Germans, almost alone in a Western world driven to wild extremes and flailing shifts, will avoid change and keep tapping on the same old drum.

There are two ways to explain this epic lack of desire for change. One is that Germany's 83 million people have it good – better, by certain measures, than anyone in the world – and that they credit this world-leading position to Ms. Merkel's unexciting but successful brand of pragmatic conservatism.

Germans are indeed more secure than other Europeans – at least as a national economy. They enjoy unemployment rates far below the level usually considered zero. They are the Western world's manufacturing and finance powerhouse – the third-largest exporter of goods and services and the largest exporter of capital, giving them the world's biggest trade surplus. The government is in great fiscal shape and is investing heavily in housing, infrastructure and green energy.
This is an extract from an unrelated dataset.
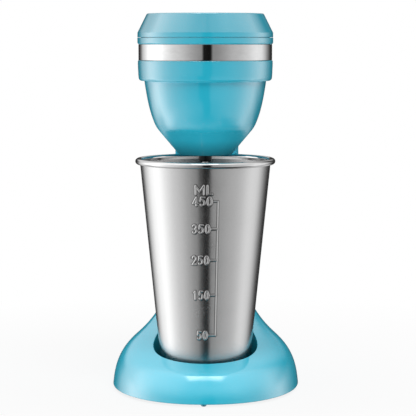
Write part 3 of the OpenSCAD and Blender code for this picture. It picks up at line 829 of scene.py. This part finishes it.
def bowl_radius(z):
    if z < CONE_TOP:
        return BOWL_R + CONE_SLOPE * (z - BOWL_Z)
    return float(blend_keys(np.array([z]), BOWL_KEYS)[0])


def bowl_inside():
    """The bowl's inside, from the axis up to the collar."""
    points = [(0, BOWL_Z + BOWL_WALL), (BOWL_R - 1.4, BOWL_Z + BOWL_WALL),
              (bowl_radius(179.5) - 2.7, 180.2)]
    points += [(bowl_radius(z) - BOWL_WALL, z) for z in np.linspace(184, 211, 8)]
    return points + [(39.2, 214.9), (41.6, 217)]


def bowl_mesh():
    corners = [(0, BOWL_Z, 0), (BOWL_R, BOWL_Z, 1.1), (33.7, 181.1, 26.0)]
    corners += [(bowl_radius(z), z, 0) for z in np.linspace(187.5, 210.9, 14)]
    corners += BOWL_COLLAR
    corners += [(r, z, 0) for r, z in reversed(bowl_inside())]
    return lathe("bowl", fillet(corners, steps=8), 256)


def respace(ring, count):
    """The same closed outline with evenly spaced points."""
    closed = np.array(ring + [ring[0]], float)
    along = lengths_along(closed[:, :2])
    wanted = np.linspace(0, along[-1], count, endpoint=False)
    return [(np.interp(t, along, closed[:, 0]), np.interp(t, along, closed[:, 1]), closed[0, 2])
            for t in wanted]


def arm_loft(inset, bottom, top, count, levels):
    """The arm's outside, moved in by inset; count points in each of its levels."""
    rings = []
    for z in np.linspace(bottom, top, levels):
        values = outline_at(np.array([z]), ARM_OUTLINE, inset)
        width, front, middle, back, power = (value[0] for value in values)
        ring = []
        for i in range(count):
            a = 2 * PI * i / count
            c, s = math.cos(a), math.sin(a)
            depth = middle - front if s < 0 else back - middle
            ring.append((width * math.copysign(abs(c) ** (2 / power), c),
                         middle + depth * math.copysign(abs(s) ** (2 / power), s), z))
        rings.append(respace(ring, count))
    return loft_mesh("arm", rings)


def scoop_solid(extra, top, rounding):
    """The scooped cone as a solid, from well below the arm up to top."""
    floor = 100
    corners = [(0, floor, 0), (float(scoop_r(floor, extra)), floor, 0),
               (float(scoop_r(top, extra)), top, rounding), (0, top, 0)]
    return lathe("scoop", fillet(corners, steps=5), 256)


def head_mesh():
    # the arm, cleared from the cup, the knuckle and the space behind and below the hinge
    tilt, reach = math.radians(55), 60
    wedge = [HINGE, (HINGE_Y + reach * math.cos(tilt), HINGE_Z + reach * math.sin(tilt)),
             (HINGE_Y + reach, 100), (HINGE_Y, 100)]
    mesh = boolean(arm_loft(0, HINGE_Z + 0.6, 221, count=128, levels=80), [
        scoop_solid(0, 182, rounding=1.5),
        rod(KNUCKLE_R + 0.6, -CUT_HALF, CUT_HALF, HINGE, segs=200),
        prism(wedge, CUT_HALF),
    ], "DIFFERENCE")

    # the hub, and a tongue that ties it to the arm
    mesh = boolean(mesh, [
        rod(14, -HUB_HALF, HUB_HALF, HINGE, bevel=0.5, segs=128),
        prism([HINGE] + arc_points(HINGE, 19.6, 57, 177, 48), HUB_HALF),
    ], "UNION")

    # the bowl is a shell, so its inside is taken from the arm first
    hollow = lathe("hollow", bowl_inside() + [(41.6, 250), (0, 250)], 256)
    mesh = boolean(mesh, [hollow], "DIFFERENCE")
    mesh = boolean(mesh, [bowl_mesh()], "UNION")

    arm_inside = boolean(arm_loft(2.4, 140, 218.5, count=64, levels=36),
                         [scoop_solid(2.4, 184.5, rounding=0)], "DIFFERENCE")
    groove = lathe("groove", [(9.5, -3), (20, -3), (20, 3), (9.5, 3)], 128)
    removed = [
        arm_inside,
        # the hinge's bore and the spindle's hole in the floor of the bowl
        rod(4.5, -CUT_HALF, CUT_HALF, HINGE, segs=64),
        rod(6.5, 150, 170, (0, 0), "z"),
        # an opening in the back of the arm, and a row of slots above it
        block((-9, 80, 142), (9, 95, 168), bevel=0.6),
        *(block((-11, 64, z), (11, 96, z + 2), bevel=0.6, segments=2)
          for z in np.arange(181, 204, 5.5)),
        # a groove round the middle of the hub
        lay_along(groove, "x", (0, *HINGE)),
    ]
    return boolean(mesh, removed, "DIFFERENCE")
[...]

Another explanation, however, sees German voters begrudgingly putting up with an awkwardly negotiated set of compromises, masking a deep sense of frustrations among both Ms. Merkel's conservative base and the left-leaning voters who have supported her Christian Democratic party because it has been the only viable option.

These uneasy compromises, misleadingly described as centrist politics by Ms. Merkel and her centre-left French mirror, President Emmanuel Macron, are in fact electoral tactics which don't really address deeper frustrations among voters. In Germany, those frustrations are largely related to the fact that living standards, wages and safety-net benefits have been kept artificially low for 15 years.

That happened because Ms. Merkel's predecessor, the nominally social-democratic Gerhard Schroeder, made his own "centrist" lunge by slashing benefits and wages in reforms that were great for the economy but often tough for individual voters. Left-leaning voters saw this as a betrayal, and it's a big reason why his party has never bounced back.

When I've toured Germany during the last three elections, these frustrations, rather than any sense of contentment, have been the overwhelmingly dominant narrative. No voter is a centrist; some just put up with the only show in town.

Others turn to the fringes.

The other near-certain outcome Sunday will be that an extreme-right party of racial intolerance, the Alternative for Germany, will win enough votes to sit in the national legislature, the Bundestag, for the first time in postwar history. It and its extreme-left counterpart, the Left Party (descended from the old East German communist regime), could get a fifth of the vote.

What unites these parties, despite being political opposites, is their desire to ally Germany more closely with Russia and with the nationalist governing ideas of its president, Vladimir Putin. So the traditional showdown between left and right has been replaced with a contest between Putinist and broadly Western ideas of government and society.

But it is not as if Germans have turned en masse toward broadly Putinist ideas, the way many American voters have. Extreme nationalism and xenophobia will always attract some voters, but the animus driving voters to the edges in buoyant Germany appears to be a different sort of desire for change: not a move out of the Western world, but a shift back to real choices. The centre may be a nice place to win an election, but for voters it becomes a place of endless anticlimax.